Most practices are organized by department to some extent, based on the function of the job duties.
This is logical since employees can be better trained if they specialize and it limits the
responsibility for certain tasks to fewer people. My practice is divided into departments as shown
below. Employees are generally based in one department where they do most of their work – but they
also work in other departments at times. I’ve provided some ideas for cross-training in each
Business Office. These are receptionists and insurance coordinators, and they are
specially trained in patient relations and customer service. They answer phones, schedule
appointments, and handle all financial transactions and all administrative aspects of the office
computer system. A few of the receptionists can do a simple dispensing of a pair of glasses if our
technicians can’t keep up with demand during a rush.
Patient Care. These are clinical technicians who perform pretesting before the doctor
sees the patient and conduct special diagnostic testing as directed. All technicians also work in
optical dispensing and contact lenses. These clinical techs do frame selection, eyeglass delivery,
adjustments and repairs. Generally, a single technician will work with a patient from the initial
call-in from the waiting area, through the entire eye exam, frame selection and fee write-up, until
finally saying goodbye at checkout. This turns out to be a nice approach because the patient is
never left alone and a strong relationship is formed.
Optical dispensing. As stated, most of the staff working in optical are technicians who
also work in the clinic, but we also employ two full time opticians who are always stationed in
optical and do not work in the clinic at all. These staff members do frame selection, delivery,
adjustments and repairs.
Optical lab. We employ lab technicians who perform lens surfacing and finishing in our
office on a full time basis. These technicians can dispense eyeglasses when needed due to a
temporary staff shortage. We make dispensing a rare duty because it’s inefficient to frequently
interrupt lab work.
Office Manager. This employee does not belong to any single department but supervises
and manages all areas of the practice.
Hiring and training
My practice hires many employees for the clinical technician position. When we advertise and
interview that job description, we require prior eye care experience. Invariably, we receive
applications from people who have experience and training in either clinical eye care or optical
dispensing. On rare occasion, a candidate will have experience in both areas, but not often.

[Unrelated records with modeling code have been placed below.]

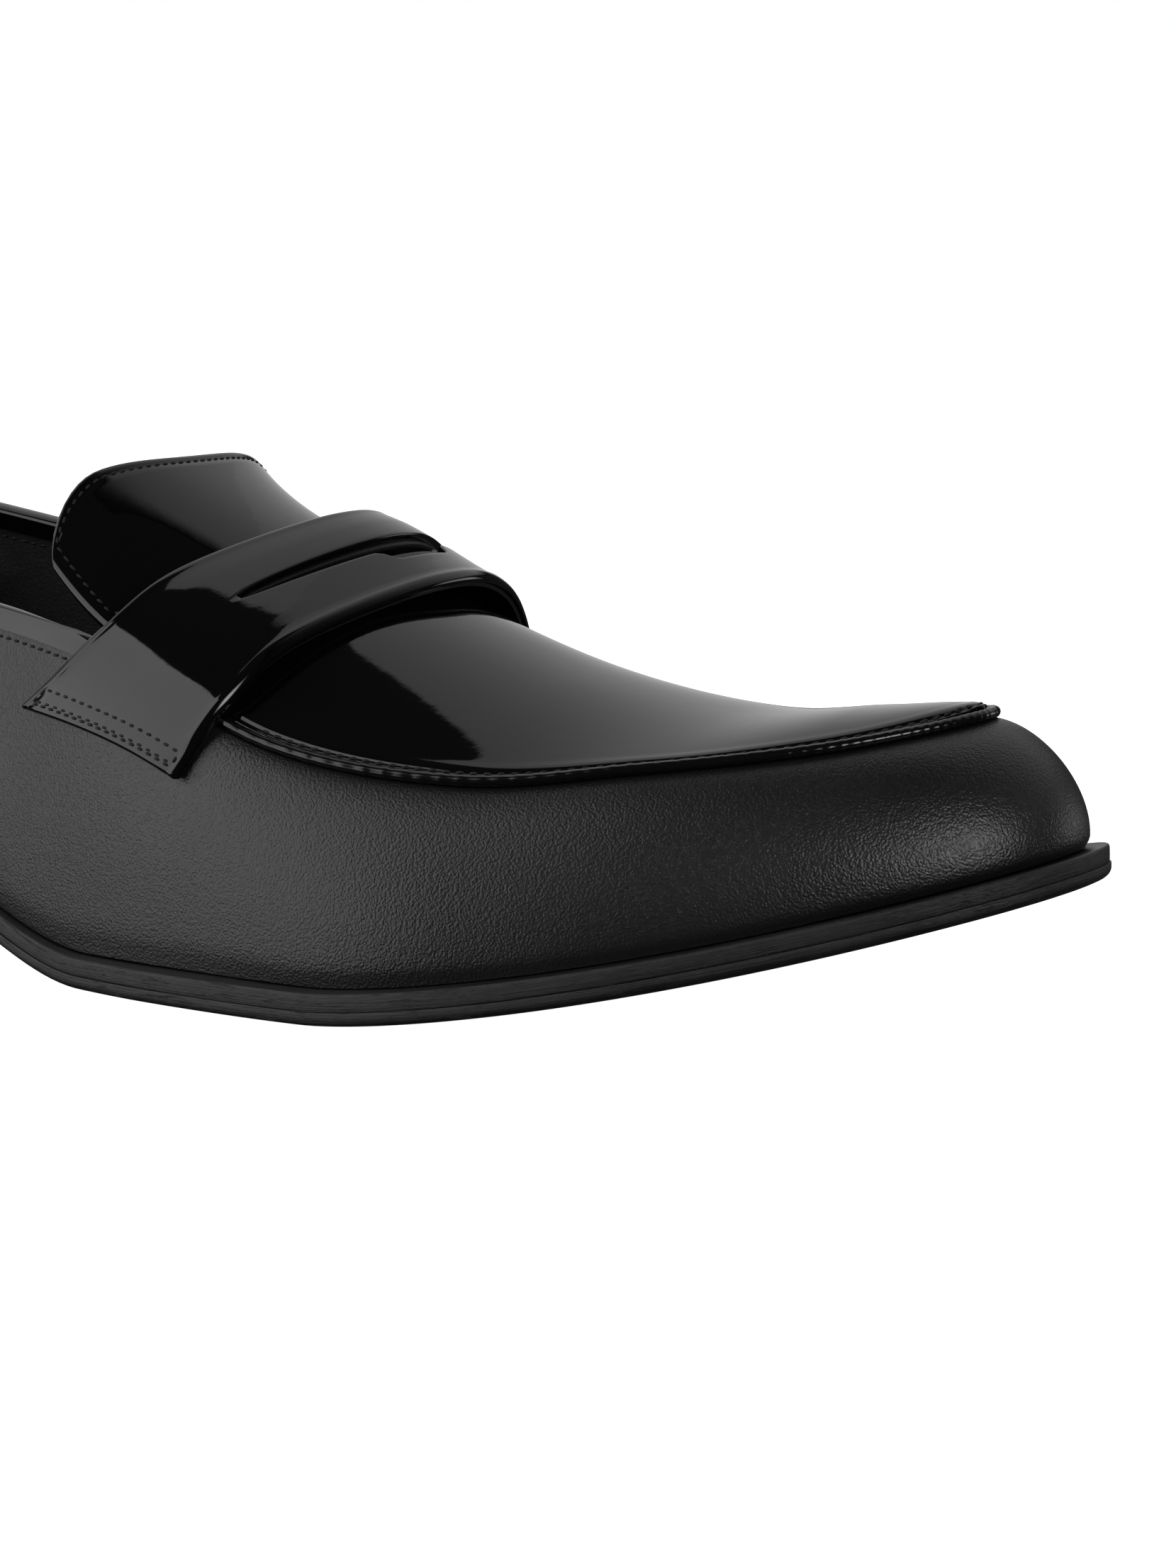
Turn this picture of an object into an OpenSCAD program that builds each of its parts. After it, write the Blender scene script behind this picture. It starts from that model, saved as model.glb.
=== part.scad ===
// Penny loafer, right foot: lasted upper with a raised plug and saddle strap on a
// leather-soled welt construction with a stacked heel.
// Frame: millimetres, origin at the middle of the heel's ground face, +X to the toe,
// +Y to the inner (medial) side of the foot, +Z up.

/* [Last] */
// Length of the last, heel back to toe point
last_l = 288; // [240:2:350]
// Width of the last across the ball of the foot
ball_w = 101; // [86:1:124]
// Width of the last across the heel seat
heel_w = 62; // [54:1:76]
// Lift of the sole at the toe point
toe_spring = 22; // [14:0.5:28]

/* [Upper heights above the welt] */
// Height of the upper at the heel back
back_h = 66; // [54:1:80]
// Height of the topline at its lowest point
dip_h = 40; // [34:1:48]
// Height of the upper where the saddle strap crosses it
waist_h = 51; // [44:1:58]
// Height of the upper along the side of the plug
side_h = 29; // [25:1:35]
// Height of the upper at the tip of the plug
tip_h = 20.5; // [18:0.5:25]
// Rise of the plug over its edges at the instep
instep_crown = 17.5; // [13:0.5:21]
// Rise of the plug over its edges at the toes
toe_crown = 4; // [3:0.2:7]

/* [Leather] */
// Thickness of the upper leather
upper_t = 1.4; // [1:0.1:2]
// Thickness of the lining leather
lining_t = 0.9; // [0.6:0.1:1.2]
// Thickness of the patent leather of plug, strap and tongue
patent_t = 1.3; // [0.9:0.1:1.7]
// Thickness of the toe puff and heel counter
stiffener_t = 1; // [0.6:0.1:1.4]
// Width of the lasting margin under the insole
margin_w = 8; // [6:0.5:10]
// Thickness of the cement under the lasting margin
cement_t = 0.25; // [0.2:0.05:0.4]
// Clearance between pieces that lie on each other
gap = 0.1; // [0.05:0.05:0.2]

/* [Saddle strap] */
// Position of the strap's rear lower corner ahead of the heel centre
strap_x = 84; // [74:1:94]
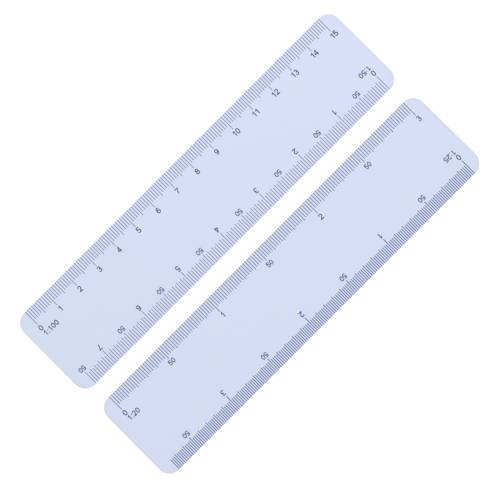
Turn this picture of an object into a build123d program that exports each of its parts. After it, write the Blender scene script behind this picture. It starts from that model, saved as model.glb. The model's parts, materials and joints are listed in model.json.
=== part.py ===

We then look to identify the best candidate as one who is bright, friendly, articulate, and has all
the usual qualities of a good employee. That person is hired and enters our in-office training
program. While all job duties and instruments are covered, we often have to train especially for
the missing skill, either optical or clinical. Training is accomplished through shadowing a senior
technician, then roles are reversed and the senior tech observes the newcomer.